# Start of Data listing

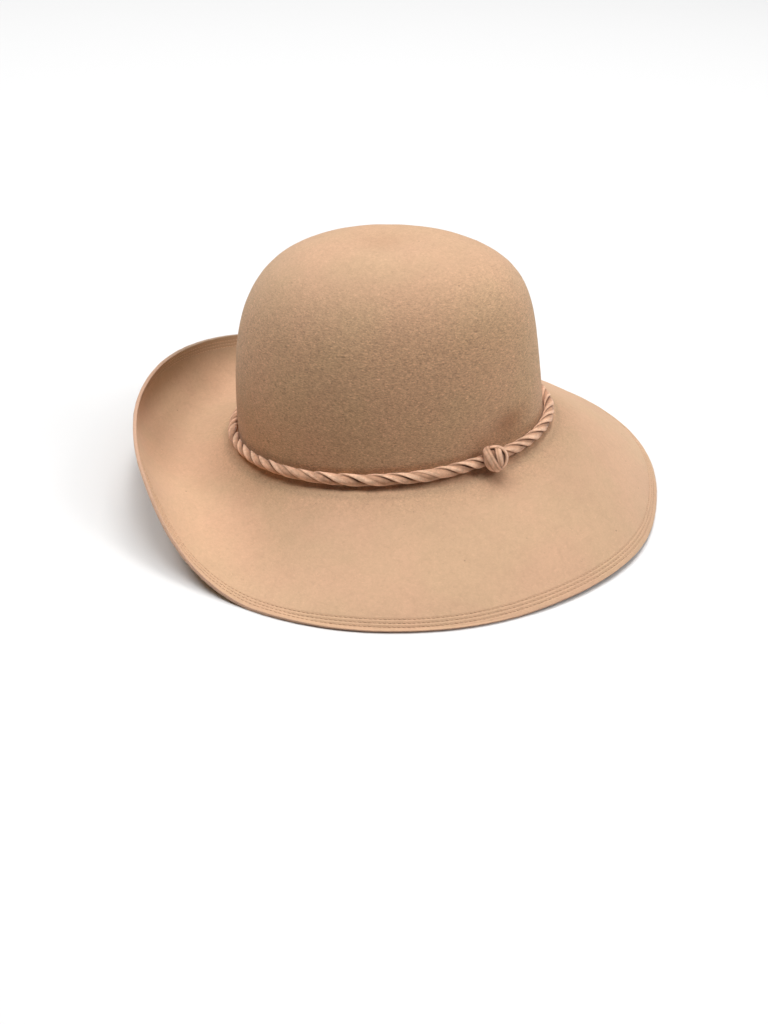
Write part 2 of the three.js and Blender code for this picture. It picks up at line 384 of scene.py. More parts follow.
def edge_distances():
    """Distances from the brim's edge at which the stitched zone has its rings, outermost last."""
    return np.linspace(EDGE_ZONE, 0, EDGE_RINGS)


def crown_shares():
    """Shares of the crown's height at its rings, from its top down to its foot."""
    down = np.arange(1, CROWN_RINGS + 1) / CROWN_RINGS
    foot_share = BREAK_SETBACK / CROWN_HEIGHT
    return 1 - (1 - foot_share) * down**CROWN_BUNCHING


def felt_top_grid():
    """Upper skin in columns and rings: down the crown, round the bend and out along the brim."""
    crown = crown_points(TURNS[:, None], crown_shares()[None, :])
    width = BRIM_WIDTH * round_value("width", TURNS)
    start = BREAK_SETBACK / BRIM_WIDTH
    inner_end = 1 - EDGE_ZONE / width
    steps = np.linspace(0, 1, BRIM_RINGS, endpoint=False)
    inner_shares = start + (inner_end - start)[:, None] * steps[None, :]
    edge_shares = 1 - edge_distances()[None, :] / width[:, None]
    brim = brim_points(TURNS, np.concatenate([inner_shares, edge_shares], axis=1))
    corner = brim_points(TURNS, np.zeros((COLUMNS, 1)))[:, 0]
    bend = []
    for step in range(1, BEND_RINGS + 1):
        part = step / (BEND_RINGS + 1)
        near = crown[:, -1] * (1 - part) + corner * part
        far = corner * (1 - part) + brim[:, 0] * part
        bend.append(near * (1 - part) + far * part)
    return leaned(np.concatenate([crown, np.stack(bend, axis=1), brim], axis=1))


def side_dent(rings):
    """Depth of the dent beside the knot, over the upper skin's rings."""
    above = (CROWN_HEIGHT * crown_shares() - DENT_HEIGHT) / DENT_TALLNESS
    across = (TURNS - DENT_TURN + math.pi) % FULL_TURN - math.pi
    across = across * (HALF_LENGTH + HALF_WIDTH) / 2 / DENT_WIDTH
    depth = np.zeros((COLUMNS, rings))
    depth[:, :CROWN_RINGS] = DENT_DEPTH * np.exp(-(across[:, None] ** 2) - above[None] ** 2)
    return depth


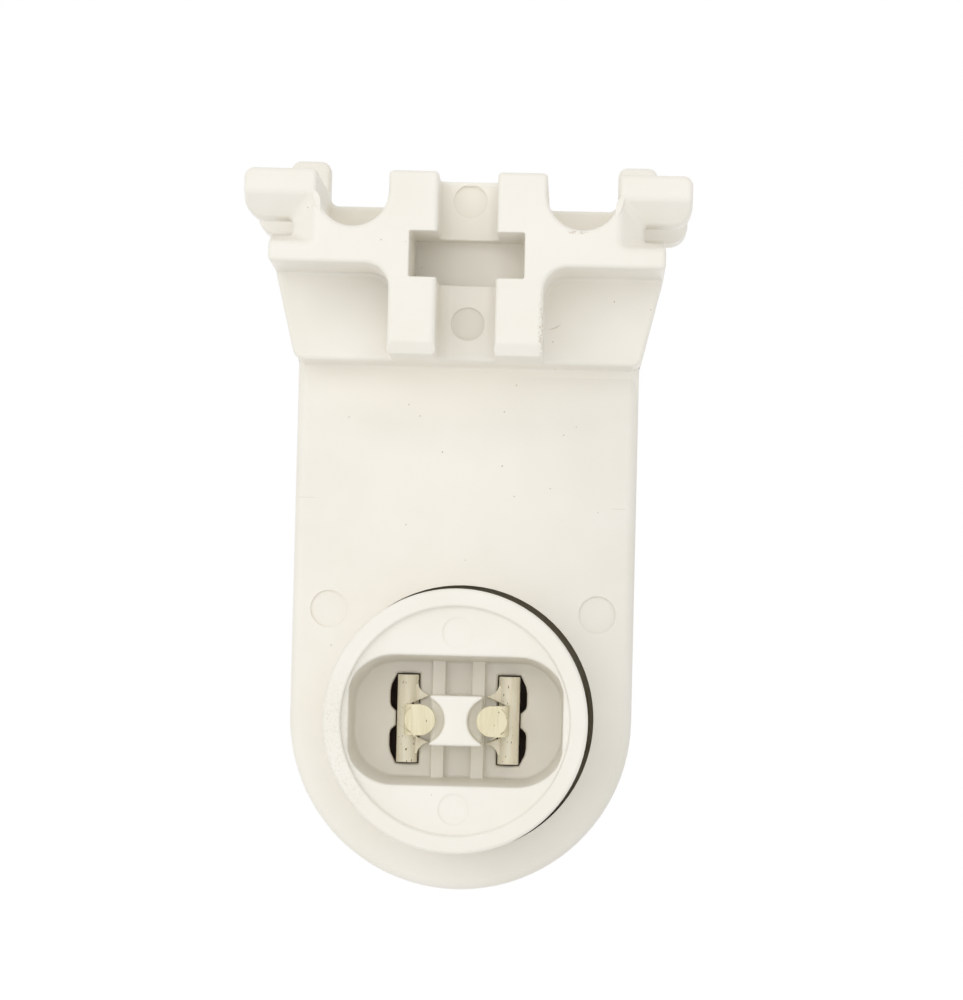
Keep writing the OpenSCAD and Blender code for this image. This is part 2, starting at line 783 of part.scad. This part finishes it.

# End of Data listing

Exercise details »
In the listing above, please print only the lines from the first one to the line where "axis=1), brim], axis=1))" appears, exactly as written, both of those lines included.

Full response »
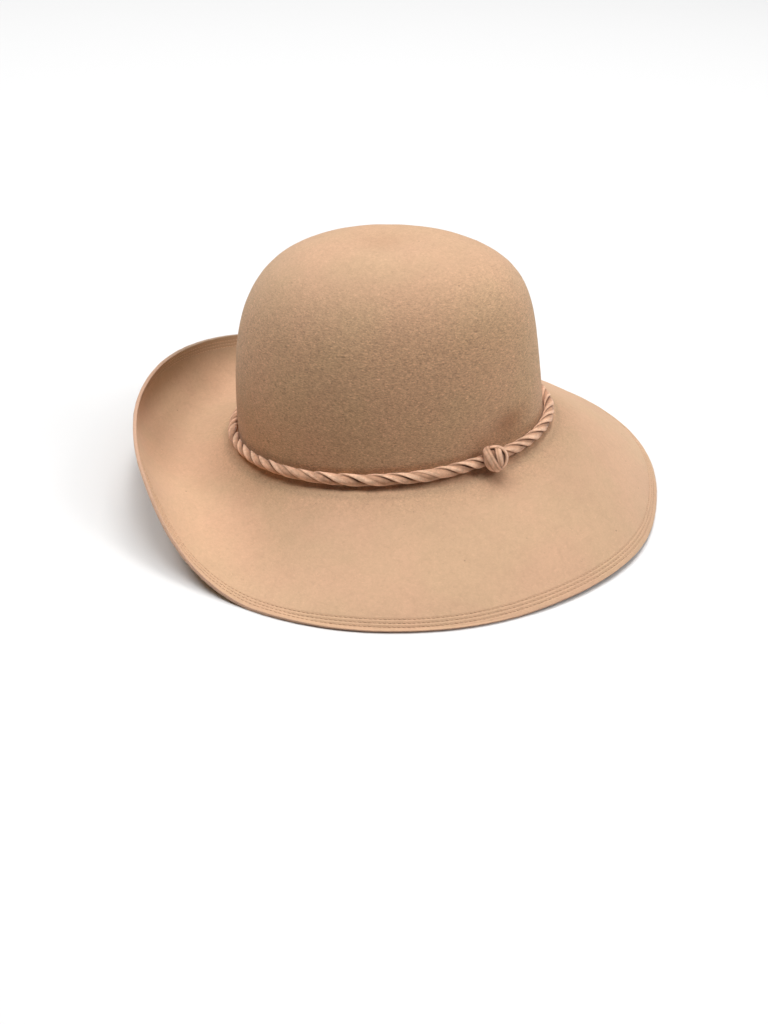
Write part 2 of the three.js and Blender code for this picture. It picks up at line 384 of scene.py. More parts follow.
def edge_distances():
    """Distances from the brim's edge at which the stitched zone has its rings, outermost last."""
    return np.linspace(EDGE_ZONE, 0, EDGE_RINGS)


def crown_shares():
    """Shares of the crown's height at its rings, from its top down to its foot."""
    down = np.arange(1, CROWN_RINGS + 1) / CROWN_RINGS
    foot_share = BREAK_SETBACK / CROWN_HEIGHT
    return 1 - (1 - foot_share) * down**CROWN_BUNCHING


def felt_top_grid():
    """Upper skin in columns and rings: down the crown, round the bend and out along the brim."""
    crown = crown_points(TURNS[:, None], crown_shares()[None, :])
    width = BRIM_WIDTH * round_value("width", TURNS)
    start = BREAK_SETBACK / BRIM_WIDTH
    inner_end = 1 - EDGE_ZONE / width
    steps = np.linspace(0, 1, BRIM_RINGS, endpoint=False)
    inner_shares = start + (inner_end - start)[:, None] * steps[None, :]
    edge_shares = 1 - edge_distances()[None, :] / width[:, None]
    brim = brim_points(TURNS, np.concatenate([inner_shares, edge_shares], axis=1))
    corner = brim_points(TURNS, np.zeros((COLUMNS, 1)))[:, 0]
    bend = []
    for step in range(1, BEND_RINGS + 1):
        part = step / (BEND_RINGS + 1)
        near = crown[:, -1] * (1 - part) + corner * part
        far = corner * (1 - part) + brim[:, 0] * part
        bend.append(near * (1 - part) + far * part)
    return leaned(np.concatenate([crown, np.stack(bend, axis=1), brim], axis=1))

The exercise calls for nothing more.